Extract the data exactly, missing nothing.

** INFORMATION SUPPLIED **
----------------------------------------

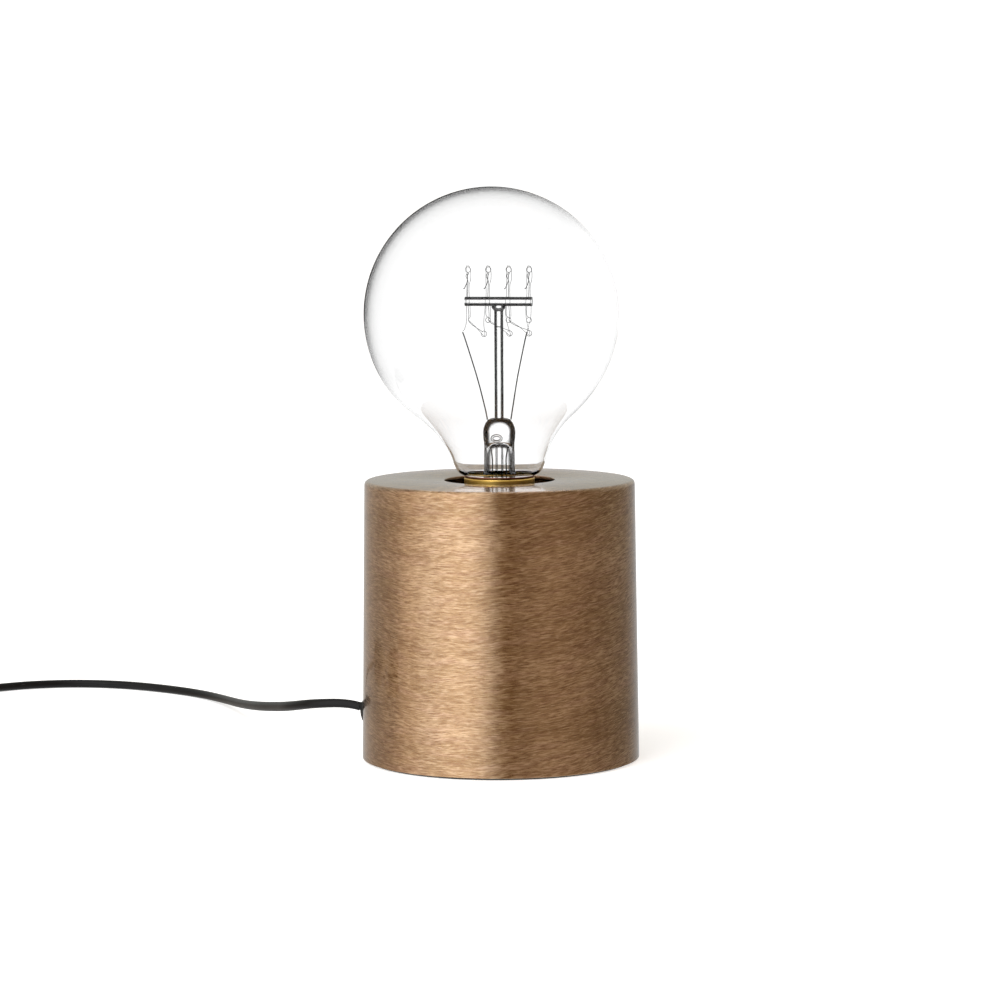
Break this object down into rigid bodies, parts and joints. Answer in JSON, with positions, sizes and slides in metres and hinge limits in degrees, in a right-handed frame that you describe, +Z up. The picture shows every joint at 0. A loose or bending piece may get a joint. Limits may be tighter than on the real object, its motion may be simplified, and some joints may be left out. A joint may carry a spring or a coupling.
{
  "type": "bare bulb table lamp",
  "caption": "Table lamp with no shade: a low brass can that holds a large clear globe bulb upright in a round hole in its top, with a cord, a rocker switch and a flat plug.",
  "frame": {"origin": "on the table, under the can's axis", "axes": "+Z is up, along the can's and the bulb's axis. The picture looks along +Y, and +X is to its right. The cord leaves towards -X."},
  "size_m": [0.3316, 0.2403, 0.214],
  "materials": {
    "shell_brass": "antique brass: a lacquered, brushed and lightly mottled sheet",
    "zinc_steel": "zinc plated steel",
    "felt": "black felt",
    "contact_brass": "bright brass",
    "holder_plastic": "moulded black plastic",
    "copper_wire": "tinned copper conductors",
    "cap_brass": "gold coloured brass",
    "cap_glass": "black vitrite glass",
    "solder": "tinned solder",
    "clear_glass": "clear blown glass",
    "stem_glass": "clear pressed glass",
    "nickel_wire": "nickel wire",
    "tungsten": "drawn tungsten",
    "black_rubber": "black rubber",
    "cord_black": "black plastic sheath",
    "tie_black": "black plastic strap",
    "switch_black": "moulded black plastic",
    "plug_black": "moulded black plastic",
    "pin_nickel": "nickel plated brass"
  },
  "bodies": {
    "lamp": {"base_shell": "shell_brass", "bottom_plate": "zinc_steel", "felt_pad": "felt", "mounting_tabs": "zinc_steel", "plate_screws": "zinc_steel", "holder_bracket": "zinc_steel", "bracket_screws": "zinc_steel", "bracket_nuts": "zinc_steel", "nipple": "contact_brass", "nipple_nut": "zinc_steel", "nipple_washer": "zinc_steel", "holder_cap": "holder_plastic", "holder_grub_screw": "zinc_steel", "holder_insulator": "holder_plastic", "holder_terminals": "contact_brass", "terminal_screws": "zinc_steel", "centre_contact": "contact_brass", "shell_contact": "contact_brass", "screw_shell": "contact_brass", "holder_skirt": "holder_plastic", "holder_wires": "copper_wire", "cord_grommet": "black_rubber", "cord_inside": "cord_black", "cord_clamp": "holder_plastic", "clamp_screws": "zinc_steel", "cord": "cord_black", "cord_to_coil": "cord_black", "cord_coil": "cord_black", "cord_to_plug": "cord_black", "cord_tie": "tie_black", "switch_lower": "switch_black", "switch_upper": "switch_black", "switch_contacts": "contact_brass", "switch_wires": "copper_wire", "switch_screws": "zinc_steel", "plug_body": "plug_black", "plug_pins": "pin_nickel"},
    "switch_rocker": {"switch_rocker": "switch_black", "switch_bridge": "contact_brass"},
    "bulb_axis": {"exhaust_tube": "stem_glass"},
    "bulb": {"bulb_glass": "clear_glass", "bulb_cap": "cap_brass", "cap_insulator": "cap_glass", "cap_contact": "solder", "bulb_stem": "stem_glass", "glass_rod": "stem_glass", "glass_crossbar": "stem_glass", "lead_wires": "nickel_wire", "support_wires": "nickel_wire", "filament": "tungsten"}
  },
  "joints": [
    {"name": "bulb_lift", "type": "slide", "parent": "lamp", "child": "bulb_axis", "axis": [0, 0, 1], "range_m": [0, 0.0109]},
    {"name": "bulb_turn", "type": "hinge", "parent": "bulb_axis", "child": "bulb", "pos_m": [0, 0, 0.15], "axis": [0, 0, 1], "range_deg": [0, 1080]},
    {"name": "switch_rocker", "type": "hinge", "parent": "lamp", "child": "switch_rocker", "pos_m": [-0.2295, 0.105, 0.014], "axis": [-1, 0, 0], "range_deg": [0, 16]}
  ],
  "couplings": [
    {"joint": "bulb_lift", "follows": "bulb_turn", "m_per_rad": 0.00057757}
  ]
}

----------------------------------------

** PROBLEM SOLUTION **
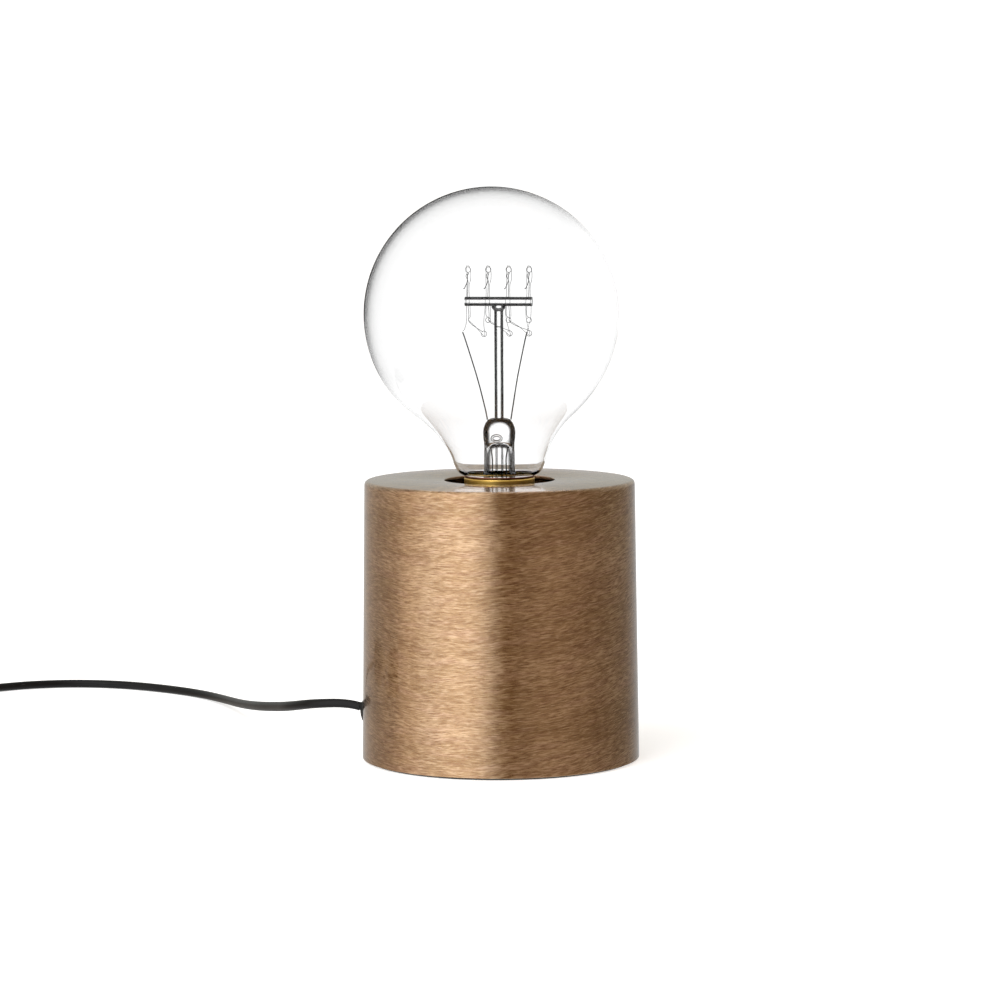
Break this object down into rigid bodies, parts and joints. Answer in JSON, with positions, sizes and slides in metres and hinge limits in degrees, in a right-handed frame that you describe, +Z up. The picture shows every joint at 0. A loose or bending piece may get a joint. Limits may be tighter than on the real object, its motion may be simplified, and some joints may be left out. A joint may carry a spring or a coupling.
{
  "type": "bare bulb table lamp",
  "caption": "Table lamp with no shade: a low brass can that holds a large clear globe bulb upright in a round hole in its top, with a cord, a rocker switch and a flat plug.",
  "frame": {"origin": "on the table, under the can's axis", "axes": "+Z is up, along the can's and the bulb's axis. The picture looks along +Y, and +X is to its right. The cord leaves towards -X."},
  "size_m": [0.3316, 0.2403, 0.214],
  "materials": {
    "shell_brass": "antique brass: a lacquered, brushed and lightly mottled sheet",
    "zinc_steel": "zinc plated steel",
    "felt": "black felt",
    "contact_brass": "bright brass",
    "holder_plastic": "moulded black plastic",
    "copper_wire": "tinned copper conductors",
    "cap_brass": "gold coloured brass",
    "cap_glass": "black vitrite glass",
    "solder": "tinned solder",
    "clear_glass": "clear blown glass",
    "stem_glass": "clear pressed glass",
    "nickel_wire": "nickel wire",
    "tungsten": "drawn tungsten",
    "black_rubber": "black rubber",
    "cord_black": "black plastic sheath",
    "tie_black": "black plastic strap",
    "switch_black": "moulded black plastic",
    "plug_black": "moulded black plastic",
    "pin_nickel": "nickel plated brass"
  },
  "bodies": {
    "lamp": {"base_shell": "shell_brass", "bottom_plate": "zinc_steel", "felt_pad": "felt", "mounting_tabs": "zinc_steel", "plate_screws": "zinc_steel", "holder_bracket": "zinc_steel", "bracket_screws": "zinc_steel", "bracket_nuts": "zinc_steel", "nipple": "contact_brass", "nipple_nut": "zinc_steel", "nipple_washer": "zinc_steel", "holder_cap": "holder_plastic", "holder_grub_screw": "zinc_steel", "holder_insulator": "holder_plastic", "holder_terminals": "contact_brass", "terminal_screws": "zinc_steel", "centre_contact": "contact_brass", "shell_contact": "contact_brass", "screw_shell": "contact_brass", "holder_skirt": "holder_plastic", "holder_wires": "copper_wire", "cord_grommet": "black_rubber", "cord_inside": "cord_black", "cord_clamp": "holder_plastic", "clamp_screws": "zinc_steel", "cord": "cord_black", "cord_to_coil": "cord_black", "cord_coil": "cord_black", "cord_to_plug": "cord_black", "cord_tie": "tie_black", "switch_lower": "switch_black", "switch_upper": "switch_black", "switch_contacts": "contact_brass", "switch_wires": "copper_wire", "switch_screws": "zinc_steel", "plug_body": "plug_black", "plug_pins": "pin_nickel"},
    "switch_rocker": {"switch_rocker": "switch_black", "switch_bridge": "contact_brass"},
    "bulb_axis": {"exhaust_tube": "stem_glass"},
    "bulb": {"bulb_glass": "clear_glass", "bulb_cap": "cap_brass", "cap_insulator": "cap_glass", "cap_contact": "solder", "bulb_stem": "stem_glass", "glass_rod": "stem_glass", "glass_crossbar": "stem_glass", "lead_wires": "nickel_wire", "support_wires": "nickel_wire", "filament": "tungsten"}
  },
  "joints": [
    {"name": "bulb_lift", "type": "slide", "parent": "lamp", "child": "bulb_axis", "axis": [0, 0, 1], "range_m": [0, 0.0109]},
    {"name": "bulb_turn", "type": "hinge", "parent": "bulb_axis", "child": "bulb", "pos_m": [0, 0, 0.15], "axis": [0, 0, 1], "range_deg": [0, 1080]},
    {"name": "switch_rocker", "type": "hinge", "parent": "lamp", "child": "switch_rocker", "pos_m": [-0.2295, 0.105, 0.014], "axis": [-1, 0, 0], "range_deg": [0, 16]}
  ],
  "couplings": [
    {"joint": "bulb_lift", "follows": "bulb_turn", "m_per_rad": 0.00057757}
  ]
}